Second, as the One in, through, and by whom we have acceptance with God in our obedience. They know all their duties are weak, imperfect, unable to stand in God's presence. Therefore they look to Christ as the One who carries the imperfection of their holy things — who adds the incense of His intercession to their prayers, removes all the flaws from their duties, and makes them acceptable to God.
Third, as the One who has reissued God's commands to them with the most compelling reasons for obedience. 2 Corinthians 5:14-15: 'The love of Christ controls us.'
Fourth, they regard Him as God equal with the Father, to whom all honor and obedience is owed (Revelation 5:14). This, then, is what the saints do in all their obedience — they have a special regard for their dear Lord Jesus. His love for them, His life lived for them, His death for them, all His kindness and mercies — these constrain them to live for Him.
Second, by laboring to abound in fruits of holiness. As He deals with us generously and gives to us abundantly, so He calls us to abound in all grateful and obedient response to Him. We are called to 'always abound in the work of the Lord' (1 Corinthians 15:58). The saints are never satisfied with whatever measure of obedience they have reached at any given time, but are constantly pressing forward to be more faithful and more fruitful for Christ.
And this is a brief glimpse of some of that communion we enjoy with Christ. It comes from one who has the least experience of it of all God's saints — and yet who has found in it something better than ten thousand worlds.

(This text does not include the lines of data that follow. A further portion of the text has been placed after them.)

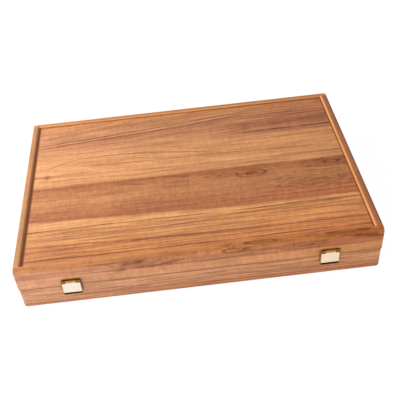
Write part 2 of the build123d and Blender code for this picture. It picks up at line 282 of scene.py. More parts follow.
class Sketch:
    """Short calls for the nodes of one tree. A value may be a number or another node's output."""

    def __init__(self, tree):
        self.tree = tree

    def feed(self, socket, value):
        if isinstance(value, bpy.types.NodeSocket):
            self.tree.links.new(value, socket)
        elif value is not None:
            socket.default_value = value

    def node(self, kind, *values, **settings):
        made = self.tree.nodes.new(kind)
        for name, value in settings.items():
            setattr(made, name, value)
        for socket, value in zip(made.inputs, values):
            self.feed(socket, value)
        return made

    def math(self, operation, *values, clamp=False):
        made = self.node("ShaderNodeMath", *values, operation=operation, use_clamp=clamp)
        return made.outputs[0]

    def chain(self, operation, first, *others):
        """One operation over any number of values."""
        for other in others:
            first = self.math(operation, first, other)
        return first

    def plus(self, *values):
        return self.chain("ADD", *values)

    def minus(self, first, second):
        return self.math("SUBTRACT", first, second)

    def times(self, *values):
        return self.chain("MULTIPLY", *values)

    def highest(self, *values):
        return self.chain("MAXIMUM", *values)

    def absolute(self, value):
        return self.math("ABSOLUTE", value)

    def split(self, vector):
        return self.node("ShaderNodeSeparateXYZ", vector).outputs

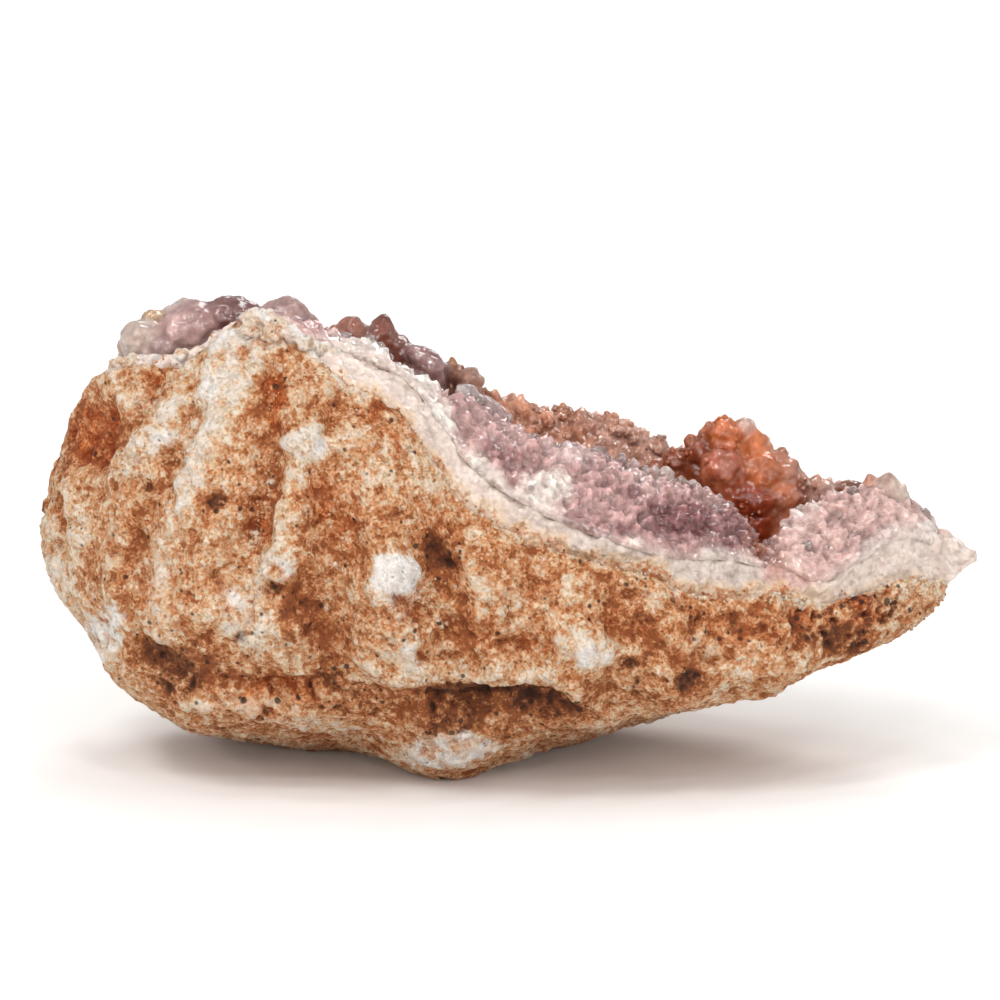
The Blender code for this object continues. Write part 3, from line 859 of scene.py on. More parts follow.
@dataclass(frozen=True)
class Tints:
    """The colours that the crystals and their crust take from place to place."""

    lilac: str = "#E8BAB4"
    deep: str = "#965658"
    pale: str = "#FAE8E2"
    white: str = "#FAEAE0"
    orange: str = "#EFAC8A"
    brown: str = "#CC8C70"
    smoky: str = "#C99A8A"
    pink: str = "#FBD4CA"
    notch_shade: tuple[float, float, float] = (0.78, 0.6, 0.5)  # how much darker the brown is in the notch
    crest: Rows = (  # (x, y) of the ridge between the near slope and the hollow
        (-91, -2), (-74, -14), (-58, -17), (-38, -17), (-28, -19), (-16.5, -22), (0.5, -24), (16, -23.5),
        (28, -22), (39, -19), (46.5, -17), (52.5, -16.5), (58.5, -12), (71.5, -8), (79.5, -5.5), (95, -3),
    )
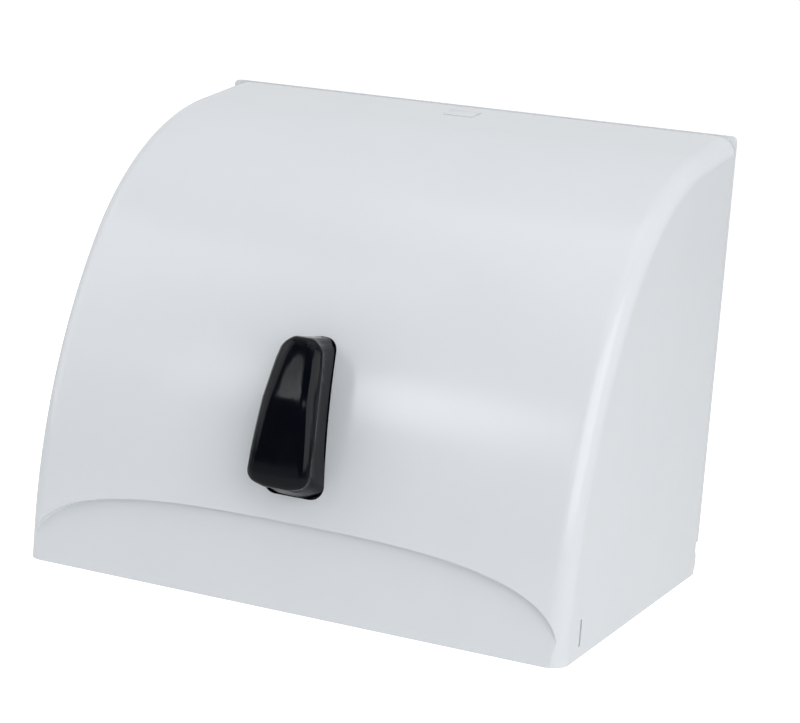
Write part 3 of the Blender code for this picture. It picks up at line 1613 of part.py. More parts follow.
# Idler, so that the paper runs down when the lever goes in, on a stud in the cheek
IDLER_START = ARM_INNER + SECTOR_WEB + GAP
IDLER_END = ARM_INNER + GEAR_WIDTH + GAP
idler_gear = prism(
    "idler_gear",
    gear_outline(idler_point, IDLER_TEETH, line_angle + math.pi, IDLER_TEETH),
    IDLER_START,
    IDLER_END,
    "X",
    NATURAL,
    IDLER,
)
idler_bore = rod(
    "idler_bore",
    IDLER_STUD_RADIUS + RUNNING_GAP,
    IDLER_START - OVERRUN,
    IDLER_END + OVERRUN,
    IDLER_DEPTH,
    IDLER_HEIGHT,
    NATURAL,
    IDLER,
    True,
)
cut(idler_gear, idler_bore)
turned(
    "idler_stud",
    [
        (0.0, IDLER_END + GAP + YOKE_STUD_HEAD),
        (IDLER_STUD_HEAD_RADIUS, IDLER_END + GAP + YOKE_STUD_HEAD),
        (IDLER_STUD_HEAD_RADIUS, IDLER_END + GAP),
        (IDLER_STUD_RADIUS, IDLER_END + GAP),
        (IDLER_STUD_RADIUS, CHEEK_INNER),
        (0.0, CHEEK_INNER),
    ],
    (0.0, -IDLER_DEPTH, IDLER_HEIGHT),
    "X",
    STEEL,
    ROOT,
    SMALL_ROUND_FACES,
)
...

Who desires to spend the remainder of the few and difficult days of this pilgrimage in pursuing it — in contemplating the excellencies, desirableness, love, and grace of our dear Lord Jesus, and in making returns of obedience according to His will. To whose soul, in the midst of the confusion of this troubled world and the stubborn rebellions of his own heart, this is the great comfort: that He who is coming will come and will not delay. The Spirit and the bride say, 'Come'; and let the one who reads say, 'Come'; even so, come, Lord Jesus.